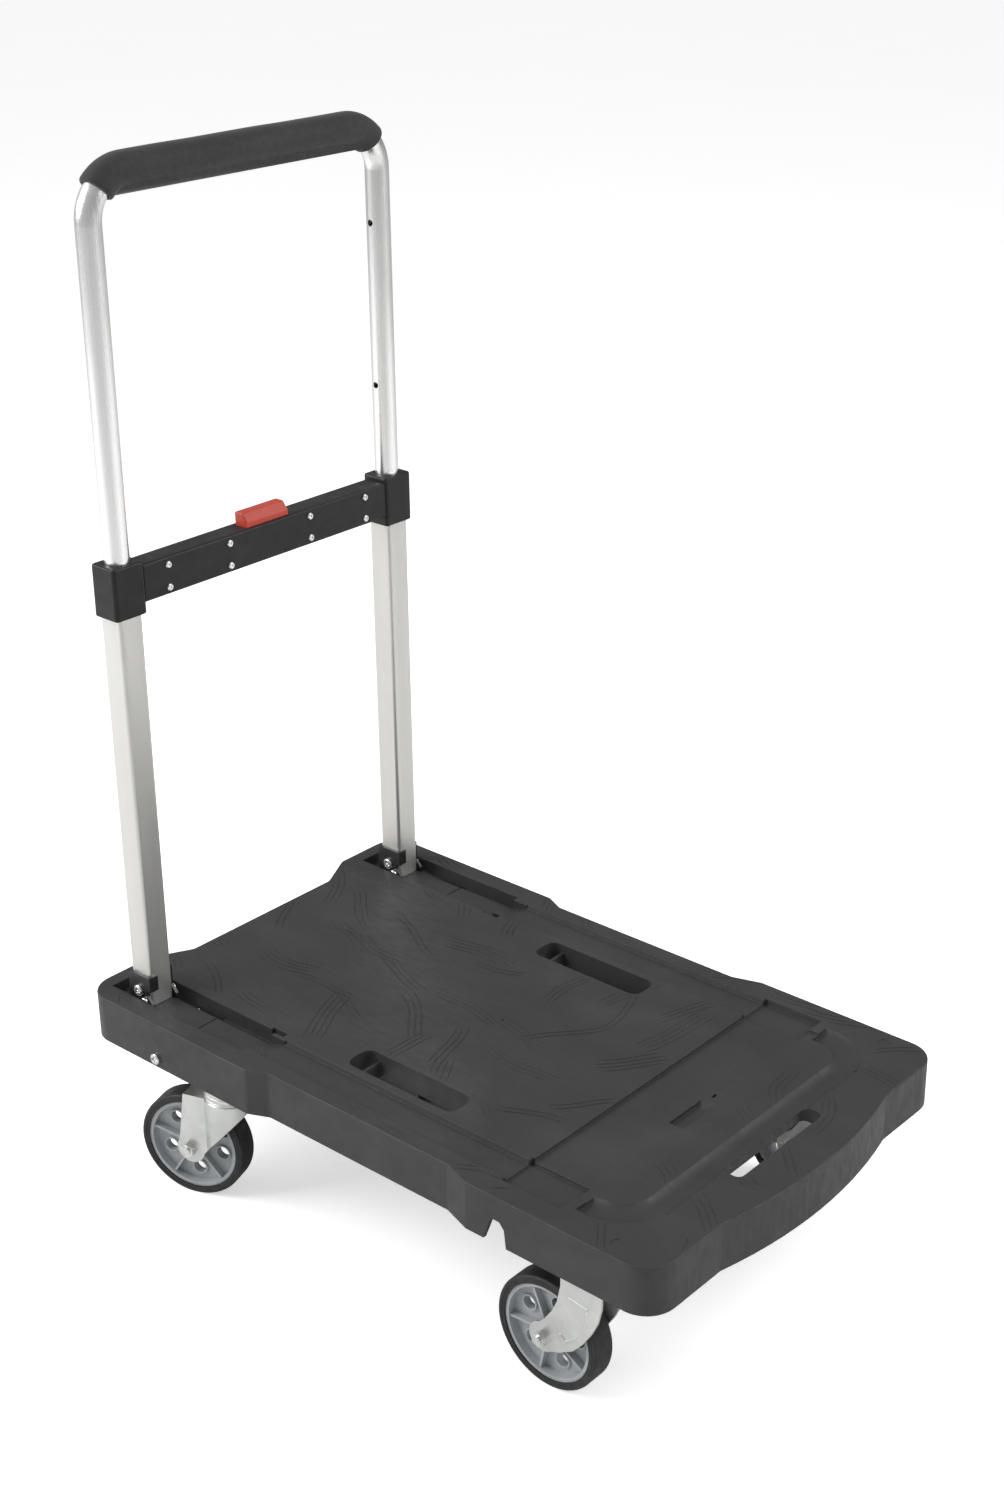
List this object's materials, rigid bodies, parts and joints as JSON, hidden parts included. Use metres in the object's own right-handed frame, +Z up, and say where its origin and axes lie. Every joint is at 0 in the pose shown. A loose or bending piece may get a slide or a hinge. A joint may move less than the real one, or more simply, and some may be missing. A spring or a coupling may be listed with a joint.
{
  "type": "folding platform cart",
  "caption": "Low platform cart with a moulded deck, fixed front and swivelling rear casters, and a folding, telescoping push handle.",
  "frame": {"origin": "on the floor under the middle of the bounding box", "axes": "+X forward, away from the handle; +Y left; +Z up"},
  "size_m": [0.68, 0.4178, 0.936],
  "materials": {
    "deck_plastic": "textured",
    "fastener_steel": "bright zinc",
    "caster_steel": "zinc plated",
    "black_steel": "satin black",
    "leg_aluminium": "satin anodised",
    "tube_aluminium": "brushed anodised",
    "black_plastic": "satin",
    "nylon": "plain",
    "button_red": "satin",
    "spring_steel": "bright",
    "grip_foam": "foam",
    "hub_plastic": "satin",
    "tyre_rubber": "matte"
  },
  "bodies": {
    "platform": {"deck": "deck_plastic", "caster_screws": "fastener_steel", "fold_axle_right": "fastener_steel", "fold_axle_left": "fastener_steel", "fold_nut_right": "fastener_steel", "fold_nut_left": "fastener_steel", "caster_plate_right": "caster_steel", "caster_plate_left": "caster_steel", "kingpin_right": "fastener_steel", "kingpin_left": "fastener_steel", "fork_front_right": "caster_steel", "fork_front_left": "caster_steel", "axle_front_right": "fastener_steel", "axle_front_left": "fastener_steel"},
    "handle": {"leg_right": "leg_aluminium", "leg_left": "leg_aluminium", "arm_outer_right": "black_steel", "arm_outer_left": "black_steel", "arm_inner_right": "black_steel", "arm_inner_left": "black_steel", "foot_bolts_right": "fastener_steel", "foot_bolts_left": "fastener_steel", "foot_plug_right": "black_plastic", "foot_plug_left": "black_plastic", "sleeve_right": "black_plastic", "sleeve_left": "black_plastic", "guide_bush_right": "nylon", "guide_bush_left": "nylon", "crossbar_front": "black_plastic", "crossbar_back": "black_plastic", "crossbar_rivets": "fastener_steel", "button_spring": "spring_steel"},
    "telescope": {"handle_tube": "tube_aluminium", "grip": "grip_foam", "tube_plug_right": "black_plastic", "tube_plug_left": "black_plastic"},
    "button": {"release_button": "button_red"},
    "pin_right": {"lock_pin_right": "spring_steel"},
    "swivel_right": {"fork_rear_right": "caster_steel", "axle_rear_right": "fastener_steel"},
    "pin_left": {"lock_pin_left": "spring_steel"},
    "swivel_left": {"fork_rear_left": "caster_steel", "axle_rear_left": "fastener_steel"},
    "wheel_front_right": {"hub_front_right": "hub_plastic", "tyre_front_right": "tyre_rubber", "bush_front_right": "nylon"},
    "wheel_front_left": {"hub_front_left": "hub_plastic", "tyre_front_left": "tyre_rubber", "bush_front_left": "nylon"},
    "wheel_rear_right": {"hub_rear_right": "hub_plastic", "tyre_rear_right": "tyre_rubber", "bush_rear_right": "nylon"},
    "wheel_rear_left": {"hub_rear_left": "hub_plastic", "tyre_rear_left": "tyre_rubber", "bush_rear_left": "nylon"}
  },
  "joints": [
    {"name": "handle_fold", "type": "hinge", "parent": "platform", "child": "handle", "pos_m": [-0.2435, 0, 0.144], "axis": [0, -1, 0], "range_deg": [-90, 0]},
    {"name": "handle_extend", "type": "slide", "parent": "handle", "child": "telescope", "axis": [0, 0, 1], "range_m": [-0.2608, 0]},
    {"name": "button_press", "type": "slide", "parent": "handle", "child": "button", "axis": [0, 0, 1], "range_m": [-0.007, 0], "stiffness_N_per_m": 700, "springref_m": 0.004, "deforming": ["button_spring"]},
    {"name": "pin_slide_right", "type": "slide", "parent": "handle", "child": "pin_right", "axis": [0, 1, 0], "range_m": [0, 0.006]},
    {"name": "pin_slide_left", "type": "slide", "parent": "handle", "child": "pin_left", "axis": [0, 1, 0], "range_m": [-0.006, 0]},
    {"name": "caster_swivel_right", "type": "hinge", "parent": "platform", "child": "swivel_right", "pos_m": [-0.189, -0.168, 0.12], "axis": [0, 0, 1], "continuous": true},
    {"name": "wheel_spin_front_right", "type": "hinge", "parent": "platform", "child": "wheel_front_right", "pos_m": [0.202, -0.175, 0.0525], "axis": [0, 1, 0], "continuous": true},
    {"name": "wheel_spin_rear_right", "type": "hinge", "parent": "swivel_right", "child": "wheel_rear_right", "pos_m": [-0.22504, -0.18006, 0.0525], "axis": [-0.3173, 0.9483, 0], "continuous": true},
    {"name": "caster_swivel_left", "type": "hinge", "parent": "platform", "child": "swivel_left", "pos_m": [-0.189, 0.168, 0.12], "axis": [0, 0, 1], "continuous": true},
    {"name": "wheel_spin_front_left", "type": "hinge", "parent": "platform", "child": "wheel_front_left", "pos_m": [0.202, 0.175, 0.0525], "axis": [0, 1, 0], "continuous": true},
    {"name": "wheel_spin_rear_left", "type": "hinge", "parent": "swivel_left", "child": "wheel_rear_left", "pos_m": [-0.22504, 0.15594, 0.0525], "axis": [-0.3173, 0.9483, 0], "continuous": true}
  ],
  "couplings": [
    {"joint": "pin_slide_right", "follows": "button_press", "ratio": -0.857},
    {"joint": "pin_slide_left", "follows": "button_press", "ratio": 0.857}
  ]
}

# To be done
Print the whole listing exactly as it is.

# Exercise output
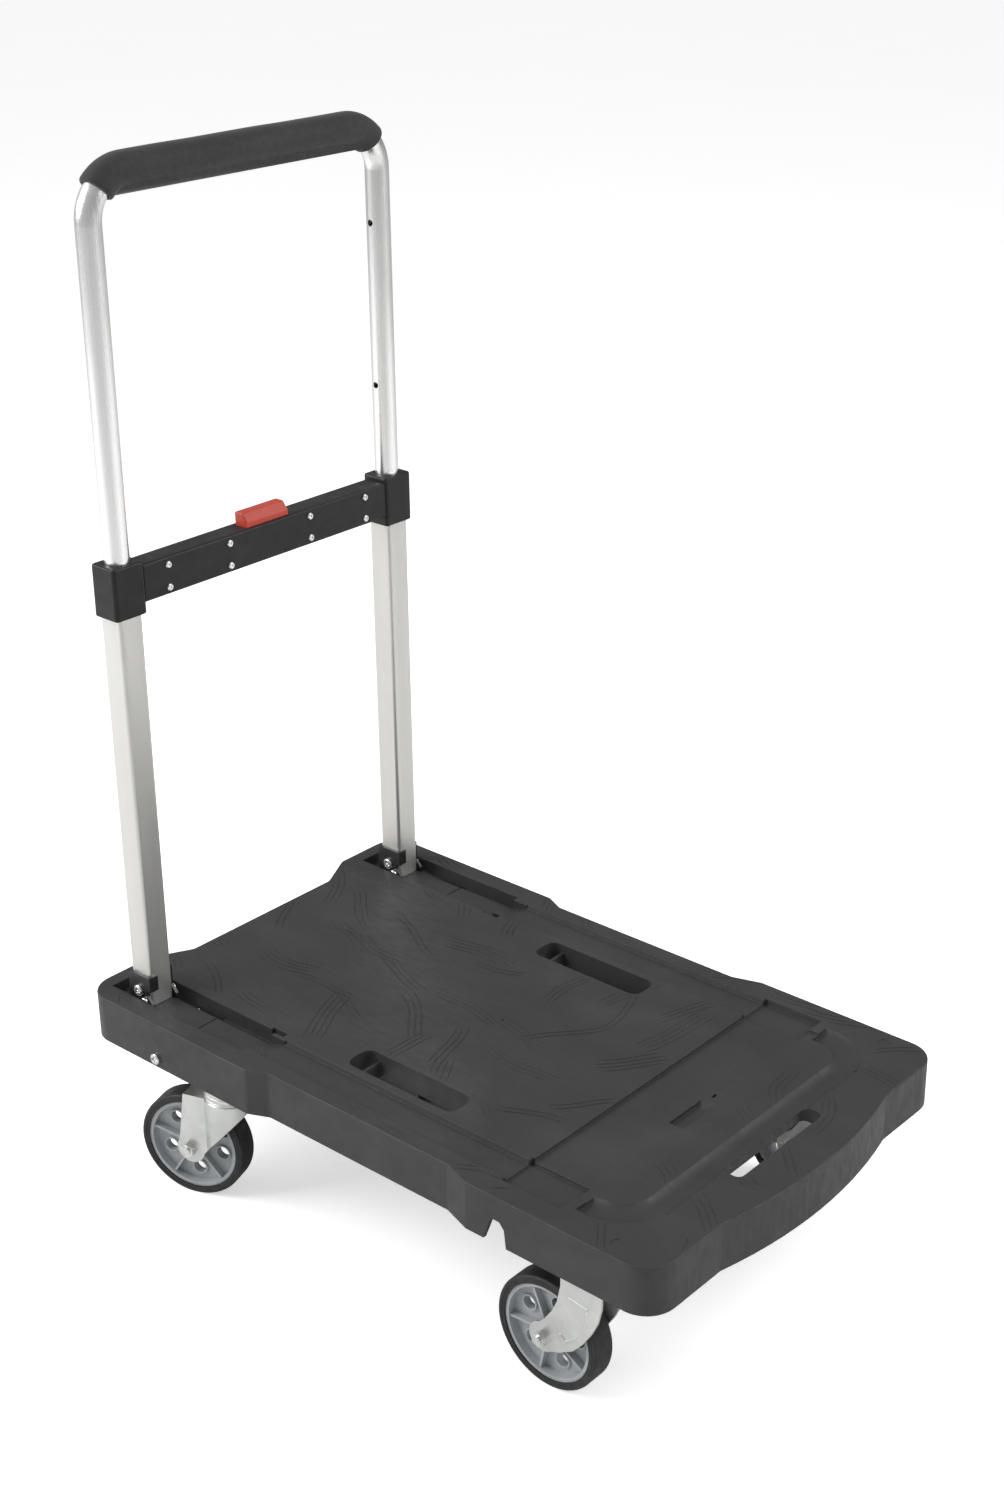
List this object's materials, rigid bodies, parts and joints as JSON, hidden parts included. Use metres in the object's own right-handed frame, +Z up, and say where its origin and axes lie. Every joint is at 0 in the pose shown. A loose or bending piece may get a slide or a hinge. A joint may move less than the real one, or more simply, and some may be missing. A spring or a coupling may be listed with a joint.
{
  "type": "folding platform cart",
  "caption": "Low platform cart with a moulded deck, fixed front and swivelling rear casters, and a folding, telescoping push handle.",
  "frame": {"origin": "on the floor under the middle of the bounding box", "axes": "+X forward, away from the handle; +Y left; +Z up"},
  "size_m": [0.68, 0.4178, 0.936],
  "materials": {
    "deck_plastic": "textured",
    "fastener_steel": "bright zinc",
    "caster_steel": "zinc plated",
    "black_steel": "satin black",
    "leg_aluminium": "satin anodised",
    "tube_aluminium": "brushed anodised",
    "black_plastic": "satin",
    "nylon": "plain",
    "button_red": "satin",
    "spring_steel": "bright",
    "grip_foam": "foam",
    "hub_plastic": "satin",
    "tyre_rubber": "matte"
  },
  "bodies": {
    "platform": {"deck": "deck_plastic", "caster_screws": "fastener_steel", "fold_axle_right": "fastener_steel", "fold_axle_left": "fastener_steel", "fold_nut_right": "fastener_steel", "fold_nut_left": "fastener_steel", "caster_plate_right": "caster_steel", "caster_plate_left": "caster_steel", "kingpin_right": "fastener_steel", "kingpin_left": "fastener_steel", "fork_front_right": "caster_steel", "fork_front_left": "caster_steel", "axle_front_right": "fastener_steel", "axle_front_left": "fastener_steel"},
    "handle": {"leg_right": "leg_aluminium", "leg_left": "leg_aluminium", "arm_outer_right": "black_steel", "arm_outer_left": "black_steel", "arm_inner_right": "black_steel", "arm_inner_left": "black_steel", "foot_bolts_right": "fastener_steel", "foot_bolts_left": "fastener_steel", "foot_plug_right": "black_plastic", "foot_plug_left": "black_plastic", "sleeve_right": "black_plastic", "sleeve_left": "black_plastic", "guide_bush_right": "nylon", "guide_bush_left": "nylon", "crossbar_front": "black_plastic", "crossbar_back": "black_plastic", "crossbar_rivets": "fastener_steel", "button_spring": "spring_steel"},
    "telescope": {"handle_tube": "tube_aluminium", "grip": "grip_foam", "tube_plug_right": "black_plastic", "tube_plug_left": "black_plastic"},
    "button": {"release_button": "button_red"},
    "pin_right": {"lock_pin_right": "spring_steel"},
    "swivel_right": {"fork_rear_right": "caster_steel", "axle_rear_right": "fastener_steel"},
    "pin_left": {"lock_pin_left": "spring_steel"},
    "swivel_left": {"fork_rear_left": "caster_steel", "axle_rear_left": "fastener_steel"},
    "wheel_front_right": {"hub_front_right": "hub_plastic", "tyre_front_right": "tyre_rubber", "bush_front_right": "nylon"},
    "wheel_front_left": {"hub_front_left": "hub_plastic", "tyre_front_left": "tyre_rubber", "bush_front_left": "nylon"},
    "wheel_rear_right": {"hub_rear_right": "hub_plastic", "tyre_rear_right": "tyre_rubber", "bush_rear_right": "nylon"},
    "wheel_rear_left": {"hub_rear_left": "hub_plastic", "tyre_rear_left": "tyre_rubber", "bush_rear_left": "nylon"}
  },
  "joints": [
    {"name": "handle_fold", "type": "hinge", "parent": "platform", "child": "handle", "pos_m": [-0.2435, 0, 0.144], "axis": [0, -1, 0], "range_deg": [-90, 0]},
    {"name": "handle_extend", "type": "slide", "parent": "handle", "child": "telescope", "axis": [0, 0, 1], "range_m": [-0.2608, 0]},
    {"name": "button_press", "type": "slide", "parent": "handle", "child": "button", "axis": [0, 0, 1], "range_m": [-0.007, 0], "stiffness_N_per_m": 700, "springref_m": 0.004, "deforming": ["button_spring"]},
    {"name": "pin_slide_right", "type": "slide", "parent": "handle", "child": "pin_right", "axis": [0, 1, 0], "range_m": [0, 0.006]},
    {"name": "pin_slide_left", "type": "slide", "parent": "handle", "child": "pin_left", "axis": [0, 1, 0], "range_m": [-0.006, 0]},
    {"name": "caster_swivel_right", "type": "hinge", "parent": "platform", "child": "swivel_right", "pos_m": [-0.189, -0.168, 0.12], "axis": [0, 0, 1], "continuous": true},
    {"name": "wheel_spin_front_right", "type": "hinge", "parent": "platform", "child": "wheel_front_right", "pos_m": [0.202, -0.175, 0.0525], "axis": [0, 1, 0], "continuous": true},
    {"name": "wheel_spin_rear_right", "type": "hinge", "parent": "swivel_right", "child": "wheel_rear_right", "pos_m": [-0.22504, -0.18006, 0.0525], "axis": [-0.3173, 0.9483, 0], "continuous": true},
    {"name": "caster_swivel_left", "type": "hinge", "parent": "platform", "child": "swivel_left", "pos_m": [-0.189, 0.168, 0.12], "axis": [0, 0, 1], "continuous": true},
    {"name": "wheel_spin_front_left", "type": "hinge", "parent": "platform", "child": "wheel_front_left", "pos_m": [0.202, 0.175, 0.0525], "axis": [0, 1, 0], "continuous": true},
    {"name": "wheel_spin_rear_left", "type": "hinge", "parent": "swivel_left", "child": "wheel_rear_left", "pos_m": [-0.22504, 0.15594, 0.0525], "axis": [-0.3173, 0.9483, 0], "continuous": true}
  ],
  "couplings": [
    {"joint": "pin_slide_right", "follows": "button_press", "ratio": -0.857},
    {"joint": "pin_slide_left", "follows": "button_press", "ratio": 0.857}
  ]
}